Torn between “good intentions and greed,” the speaker wonders, “How many armies / have swept through / this birthplace of / writing, civilization”? Politics aside, this book suggests it is easy for Americans to equate democracy with voting, which the speaker defines as “the voice of peoples / calling their senators, / pulling the levers of legislation,” even though this questionable legitimacy is paid for with bombs that “explode into hanging threads.” As the book progresses, Radavich implores readers to recognize how “the remains of empires / claim their resting place / among the pits.” As this understanding dawns, readers begin to see that war contains “not so much / shock, and almost no awe” but rather just “ornate blood spilling out / from its red stem / into dazed fountains.”

Radavich argues there is no happy ending to the narrative arc of the American myth, the one that tells us we just can’t stop ourselves from chasing after conquest. It seems unlikely that “whatever saviors / we can find” will be able to “provide warmth / and wisdom” while “huddled like slaves / before our makeshift fires.” In “Arctic Air,” sex provides only a brief respite from suffering: “How great that feels / wrapped in furs against / the punishing night.” In this collection, Radavich comes to the conclusion an American should “know where [to] stand” because “nature doesn’t lie, / pain is never abstract, / you feel every / inch of your body.”

In this canon of marginalization with its catalog of the un-person, the song we hear America singing is not triumphant; in fact, Radavich is most successful when he is speaking in the voice of America’s dispossessed.
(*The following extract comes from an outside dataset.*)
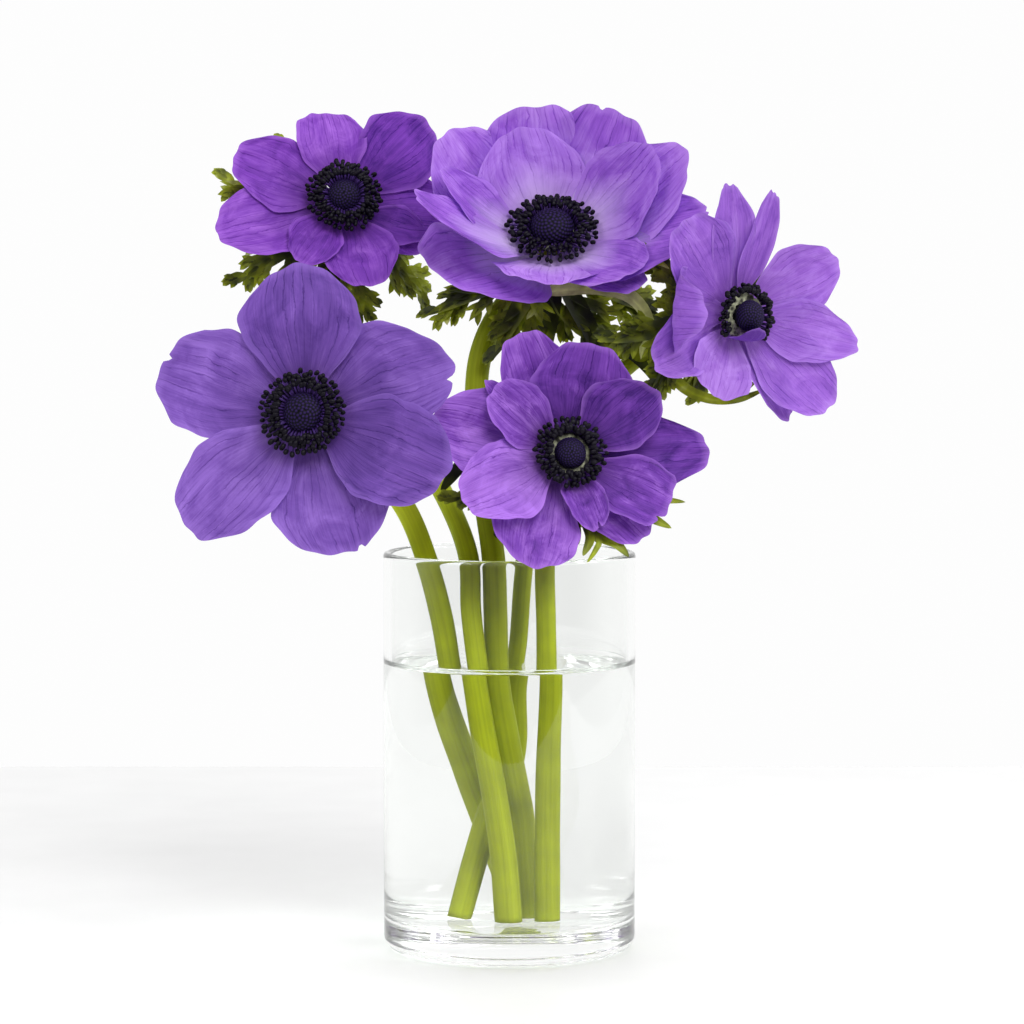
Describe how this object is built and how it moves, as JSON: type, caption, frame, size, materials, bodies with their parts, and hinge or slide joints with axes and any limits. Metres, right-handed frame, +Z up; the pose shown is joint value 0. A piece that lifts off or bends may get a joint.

In light of the lyrical and political sensitivity of the middle sections of the book, one of the book’s final poems, “Restless,” which returns to the grandstanding politico of the book’s early pages, suggests that Radavich is warning us how dangerous it is to “never look / back, / never count the repercussions” of the past. David Radavich’s America Abroad: An Epic of Discovery personifies the complex contradictions of American political life, saying “We’re still not together.”